Thus, given the above explanation of the metaphysical possibility of the Trinity, God retains absolute simplicity, since he is composed of neither things, nor parts, nor even principles. Not things, since the divine Persons possess the same, unique divine substance; not parts, since, being spiritual, God has no physical parts; and, not even principles, since the terms of the internal divine processions possess an identical nature – a nature which, as First Cause and Pure Act, has not even the essence/existence composition found in every creature. Moreover, since the Trinity of Persons in God entails but a single substance and since, as shown in point five above, there can be but one Infinite Being or God, the charge of polytheism is refuted.

The Point

This article’s aim is not merely to show that it makes more sense to believe in God than in Santa Claus. That would hardly be much of an achievement. Still, very few adults believe in Santa, whereas belief in God is widespread among adults.

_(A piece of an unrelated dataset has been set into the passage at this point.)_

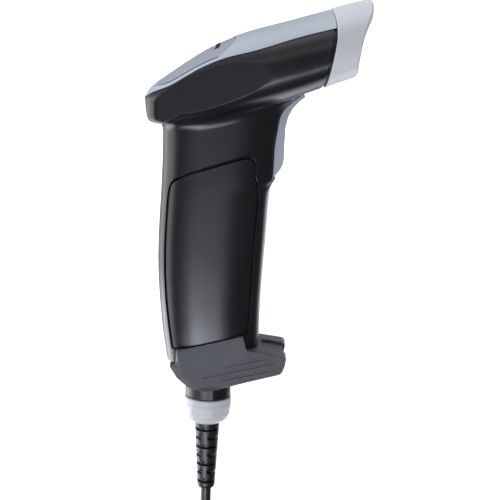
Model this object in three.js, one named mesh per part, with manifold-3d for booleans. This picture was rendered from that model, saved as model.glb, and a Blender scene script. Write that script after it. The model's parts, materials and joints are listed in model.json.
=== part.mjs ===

Santa has the problem of numerous highly debatable properties, such as flying reindeer – one with an illuminating nose, the ability of the obese to descend chimneys, visiting billions of homes in just a few hours, and a pile of ill-paid elves making toys. But God also suffers highly incredible properties, many needing explanation in early Christianity, since Scripture mentions them without philosophical proof.

My central hypothesis is that, if such an incredible entity as God does not actually exist, his concept ought to readily fall apart under examination as does poor Santa Claus’s. There should be a number of clear, unequivocal, unanswerable paths showing that God’s nature is totally incoherent and self-contradictory.

But God’s concept is at least defensibly coherent.

Now I realize that many skeptics will reject the defenses of this or that or all divine attributes. I will be shocked if they do not instantly claim that the God of classical theism has already been exposed repeatedly as incoherent and self-contradictory.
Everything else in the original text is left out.